# Not crossing my ipchains firewall-router

## ttyp0

I'm behind an ipchains firewall under slackware 7.1, and i had never any problem till now, since i have installed gentoo i cannot cross my firewall to the internet. It doesn't work when booting from CD to install (i did it at work cause at home it doesn't reach the internet), and neither when booting directly from hard disk.

If i ping any IP or name, maybe it give me 2 or 3 echo replies, but then stops and after that no more echo replies arrive me when i ping any other IP. After I wait some minutes, it does the same again...

Any ideas?

----------

## james

Do you, by chance, have anymore info?  :Idea: 

----------

## ttyp0

hmmmmmmmm

if i ping any IP from my local network, it works ok. It's just when i try to reach the internet that it happens.

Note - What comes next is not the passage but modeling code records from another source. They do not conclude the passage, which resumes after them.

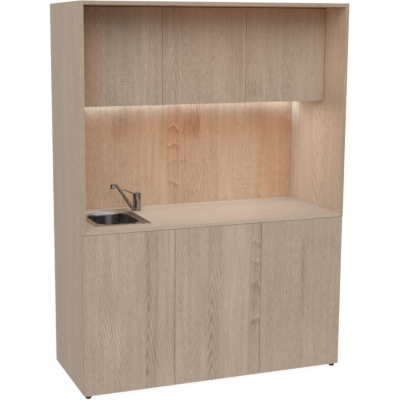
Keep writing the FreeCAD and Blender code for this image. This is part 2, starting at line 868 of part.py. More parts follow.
def lever_bar(root, tip):
    # A bar that tapers in width and in thickness, from the crossing of its side view and its plan.
    along = (tip - root).normalize()
    raised = Vector(-along.z, 0, along.x)

    def outline(side, root_size, tip_size):
        return [root - side * (root_size / 2), tip - side * (tip_size / 2),
                tip + side * (tip_size / 2), root + side * (root_size / 2)]

    side_view = prism([point - rearward * (lever_root_width / 2)
                       for point in outline(raised, lever_root_thickness, lever_tip_thickness)],
                      rearward * lever_root_width)
    plan = prism([point - raised * (lever_root_thickness / 2)
                  for point in outline(rearward, lever_root_width, lever_tip_width)],
                 raised * lever_root_thickness)
    bar = side_view.common(plan)
    long_edges = [edge for edge in bar.Edges if edge.Length > (tip - root).Length / 2]
    return bar.makeChamfer(lever_edge_bevel, long_edges)


os.makedirs("parts", exist_ok=True)
make_shelves()
make_panels()
make_feet()
make_doors()
make_latches()
make_light()
make_sink()
make_clips()
make_drain()
make_mixer_body()
make_spout()
make_lever()
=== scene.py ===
import json
import math

import bmesh
import bpy
from mathutils import Matrix, Vector


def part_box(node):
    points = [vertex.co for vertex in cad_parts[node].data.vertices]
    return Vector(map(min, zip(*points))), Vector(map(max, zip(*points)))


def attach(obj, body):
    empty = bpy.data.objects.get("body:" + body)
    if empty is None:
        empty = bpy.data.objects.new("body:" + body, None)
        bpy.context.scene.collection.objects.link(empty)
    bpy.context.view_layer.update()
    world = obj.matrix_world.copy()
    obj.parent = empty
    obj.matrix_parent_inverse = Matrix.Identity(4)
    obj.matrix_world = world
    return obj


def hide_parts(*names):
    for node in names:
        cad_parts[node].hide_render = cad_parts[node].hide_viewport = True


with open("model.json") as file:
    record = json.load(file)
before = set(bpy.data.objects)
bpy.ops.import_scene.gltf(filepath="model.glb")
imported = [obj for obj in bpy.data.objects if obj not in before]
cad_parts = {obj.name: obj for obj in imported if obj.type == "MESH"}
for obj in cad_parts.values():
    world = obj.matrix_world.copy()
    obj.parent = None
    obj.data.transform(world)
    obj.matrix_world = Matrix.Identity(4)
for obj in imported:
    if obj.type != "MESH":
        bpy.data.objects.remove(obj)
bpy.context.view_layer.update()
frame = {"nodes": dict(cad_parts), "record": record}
nodes = frame["nodes"]
bodyOf = {node: body for body, members in frame["record"]["behaviour"]["bodies"].items() for node in members}
mm = 0.001
white = (1.0, 1.0, 1.0, 1.0)
bayNames = ("left", "middle", "right")
doorPlaces = [(level, bay) for level in ("lower", "upper") for bay in bayNames]
print("frame loaded:", len(nodes), "nodes")


def middleOf(node):
    return sum(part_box(node), Vector()) / 2


# Node trees, with sums and products written as plain expressions
class Wire:
    def __init__(self, tree, socket):
        self.tree = tree
        self.socket = socket

    def math(self, operation, *values, clamp=False):
        settings = {"operation": operation, "use_clamp": clamp}
        return self.tree.node("ShaderNodeMath", settings, dict(enumerate(values)))

    def __add__(self, other):
        return self.math("ADD", self, other)

    def __sub__(self, other):
        return self.math("SUBTRACT", self, other)

    def __rsub__(self, other):
        return self.math("SUBTRACT", other, self)

    def __mul__(self, other):
        return self.math("MULTIPLY", self, other)

    def __truediv__(self, other):
        return self.math("DIVIDE", self, other)

    def __pow__(self, other):
        return self.math("POWER", self, other)

    __radd__ = __add__
    __rmul__ = __mul__

    def clamped(self):
        return self.math("ADD", self, 0.0, clamp=True)

    def wholePart(self):
        return self.math("FLOOR", self)

    def fraction(self):
        return self.math("FRACT", self)

    def above(self, low, high):
        # 0 below low, 1 above high, smooth between them
        settings = {"interpolation_type": "SMOOTHSTEP"}
        inputs = {"Value": self, "From Min": low, "From Max": high}
        return self.tree.node("ShaderNodeMapRange", settings, inputs)

    def between(self, low, high, soft):
        # 1 from low to high, 0 elsewhere, with soft ends
        return self.above(low - soft, low + soft) * (1 - self.above(high - soft, high + soft))


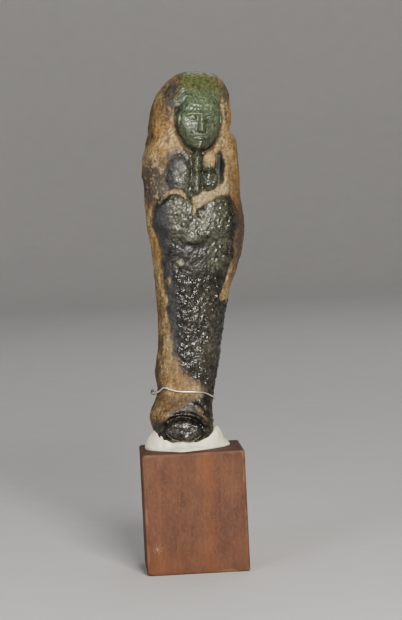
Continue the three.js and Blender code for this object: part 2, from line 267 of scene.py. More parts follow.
# distance back from the target along azimuth and elevation, then rolled about its own axis
def makeCamera():
    turn = Matrix.Rotation(radians(view["azimuth"]), 4, "Z")
    tip = Matrix.Rotation(radians(90 - view["elevation"]), 4, "X")
    roll = Matrix.Rotation(radians(view["roll"]), 4, "Z")
    back = Matrix.Translation((0, 0, view["distance"]))
    lens = bpy.data.cameras.new("camera")
    lens.lens = view["lens"]
    lens.clip_end = 20
    camera = bpy.data.objects.new("camera", lens)
    camera.matrix_world = Matrix.Translation(view["target"]) @ turn @ tip @ roll @ back
    bpy.context.scene.collection.objects.link(camera)
    bpy.context.scene.camera = camera


makeCamera()
bpy.context.scene.view_settings.look = "AgX - Medium High Contrast"
print("stage: camera")

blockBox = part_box("wooden_block")
block = {"low": np.array(blockBox[0]) / mm, "high": np.array(blockBox[1]) / mm}
figure = {
    "height": 94.0, "lean": 4.5, "turn": 13.0, "turnStart": 8.0, "turnEnd": 66.0, "soleX": -1.8,
    "soleRound": 1.1, "crownBase": 80.0, "frontSquareness": 2.25, "backSquareness": 2.9,
    "crown": {"left": 2.0, "right": 3.0, "depth": 2.3},
    "rows": 322, "crownRows": 34, "columns": 264, "crowding": 0.45,
    "left": [
        [0, 7], [2.9, 7.8], [5.8, 8.65], [8, 8.45], [10.6, 7.5], [13.2, 7.1], [17.5, 7.75],
        [24, 7.1], [33.5, 7.6], [46, 9.2], [57, 11.15], [66, 12.05], [71.5, 12.05], [75, 11.3],
        [80, 10.7],
    ],
    "right": [
        [0, 6.2], [3, 7], [5.5, 7.15], [8.1, 6.85], [10.6, 6.95], [13.1, 7.25], [18.2, 7.9],
        [24, 8.45], [28.8, 8.95], [39, 10.45], [45, 12.4], [50, 13.45], [54.5, 13.9],
        [59.4, 13.5], [64.5, 12.55], [72, 11.85], [77.2, 11], [79.2, 9.6], [80, 9.55],
    ],
    "front": [
        [0, 7.6], [3, 8.3], [7, 8], [11, 6.7], [15, 6.1], [24, 6.2], [36, 6.9], [47, 7.6],
        [56, 7.9], [66, 7.7], [73, 7.6], [80, 7.6],
    ],
    "back": [
        [0, 6.8], [4, 7.7], [8, 7.5], [14, 6], [24, 5.9], [38, 6.3], [50, 6.7], [62, 7.1],
        [80, 7.3],
    ],
}
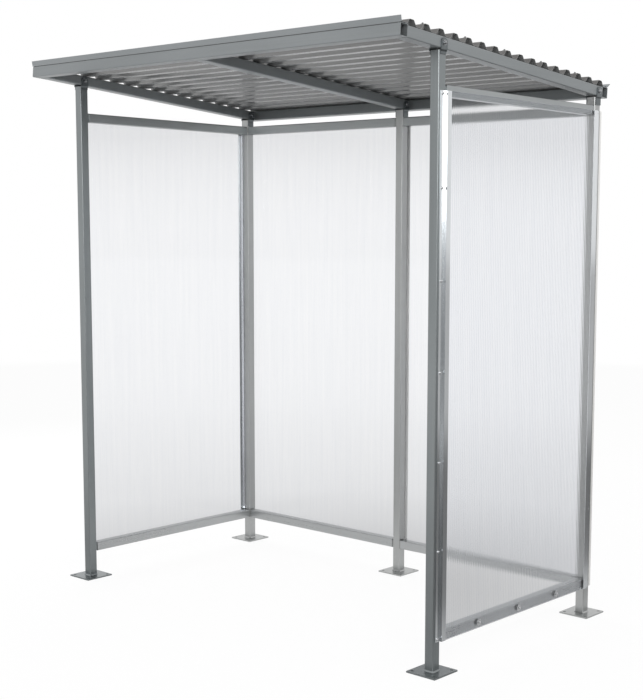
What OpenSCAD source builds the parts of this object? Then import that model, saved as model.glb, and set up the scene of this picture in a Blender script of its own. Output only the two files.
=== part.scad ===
// Open-fronted shelter: bolted square-tube frame, corrugated roof, twin-wall side and back panels.
// Millimetres. +Z is up, the open front faces -Y, the floor is z = 0.

/* [Footprint] */
// Width over the outer faces of the end posts
overall_w = 2100; // [1600:10:2600]
// Depth over the outer faces of the front and back posts
overall_d = 1062; // [800:2:1500]
// Length of every wall panel and of the strips that hold it
panel_len = 2000; // [1500:10:2300]
// Height of the panels' lower edge above the floor
panel_z0 = 118; // [60:1:250]

/* [Posts and rails] */
// Side of the square post tube
post_s = 40; // [36:1:60]
// Wall of the post and rail tubes
tube_t = 2.5; // [2:0.1:4]
// Outer corner radius of the post and rail tubes
tube_r = 4; // [3.5:0.1:8]
// Height of a rail tube, its depth is the post's
rail_h = 40; // [34:1:60]
// Gap between a rail's open end and the post beside it
rail_gap = 6; // [2:0.5:12]
// How far the top rail stands above the panels' upper edge
rail_top_show = 21; // [10:0.5:30]
// How far a post's spigot reaches into a rail
spigot_in = 30; // [20:1:60]
// Clearance of a spigot inside its rail, at each side and below
spigot_clear = 0.5; // [0.2:0.1:1.5]

/* [Base plates] */
// Side of the square base plate
plate_s = 136; // [110:1:200]
// Thickness of the base plate
plate_t = 6; // [4:0.5:12]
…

I think it can be a firewall problem, but when I turn off my firewall and it's only masquerading i keep without reaching the internet. 

/sbin/ipchains -P forward DENY

/bin/echo 1 > /proc/sys/net/ipv4/ip_forward

/sbin/ipchains -A forward -s 192.168.1.0/24 -j MASQ

these are the lines for masquerading on my firewall.

thank you for your help  :Smile: 

------

ttyp0

----------